TASK STATEMENT
Read the listing and extract each line that includes the word "piece".

RECORDS TO USE
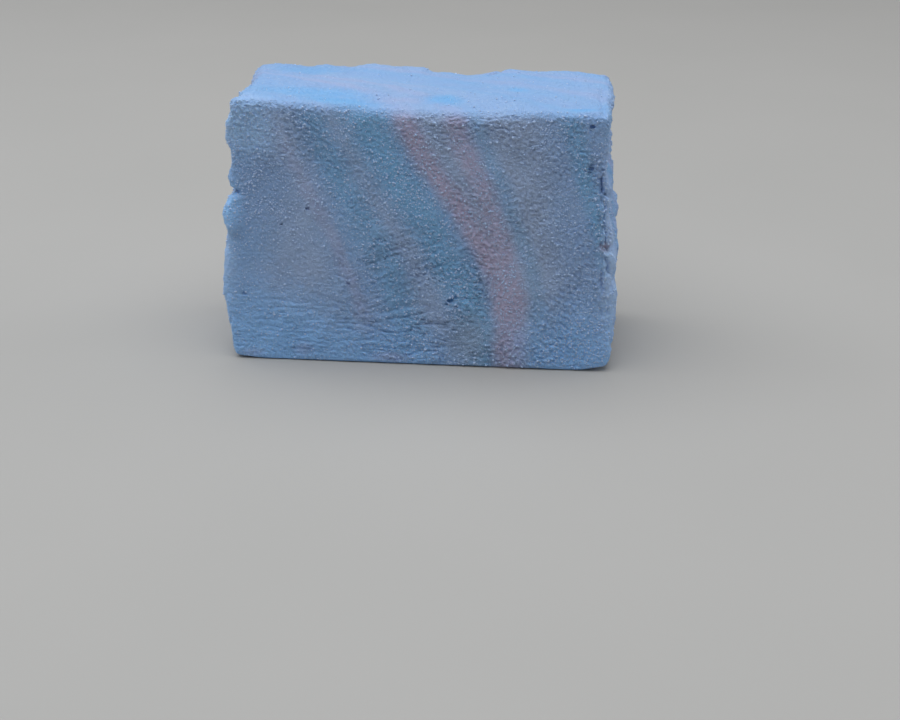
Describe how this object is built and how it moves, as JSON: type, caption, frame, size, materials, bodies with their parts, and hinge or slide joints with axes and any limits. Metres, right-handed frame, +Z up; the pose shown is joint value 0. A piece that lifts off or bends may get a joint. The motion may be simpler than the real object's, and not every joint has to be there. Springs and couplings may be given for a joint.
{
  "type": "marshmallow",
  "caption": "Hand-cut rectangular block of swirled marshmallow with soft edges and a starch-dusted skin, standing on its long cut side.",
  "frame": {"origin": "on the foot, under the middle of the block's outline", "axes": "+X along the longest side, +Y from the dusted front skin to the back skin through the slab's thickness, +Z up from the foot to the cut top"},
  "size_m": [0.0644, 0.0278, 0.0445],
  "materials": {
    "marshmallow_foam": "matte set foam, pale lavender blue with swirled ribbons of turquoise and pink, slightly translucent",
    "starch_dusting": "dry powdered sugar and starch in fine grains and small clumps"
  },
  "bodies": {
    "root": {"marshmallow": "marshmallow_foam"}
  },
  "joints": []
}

...

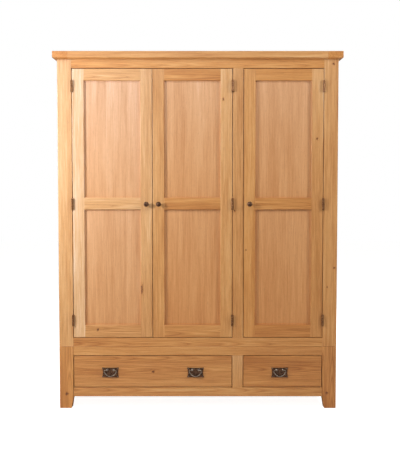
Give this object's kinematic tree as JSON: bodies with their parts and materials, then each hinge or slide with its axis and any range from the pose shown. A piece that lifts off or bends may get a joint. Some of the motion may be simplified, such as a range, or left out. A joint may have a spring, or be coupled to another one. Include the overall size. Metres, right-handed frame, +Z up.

WRITTEN ANSWER
Describe how this object is built and how it moves, as JSON: type, caption, frame, size, materials, bodies with their parts, and hinge or slide joints with axes and any limits. Metres, right-handed frame, +Z up; the pose shown is joint value 0. A piece that lifts off or bends may get a joint. The motion may be simpler than the real object's, and not every joint has to be there. Springs and couplings may be given for a joint.
Give this object's kinematic tree as JSON: bodies with their parts and materials, then each hinge or slide with its axis and any range from the pose shown. A piece that lifts off or bends may get a joint. Some of the motion may be simplified, such as a range, or left out. A joint may have a spring, or be coupled to another one. Include the overall size. Metres, right-handed frame, +Z up.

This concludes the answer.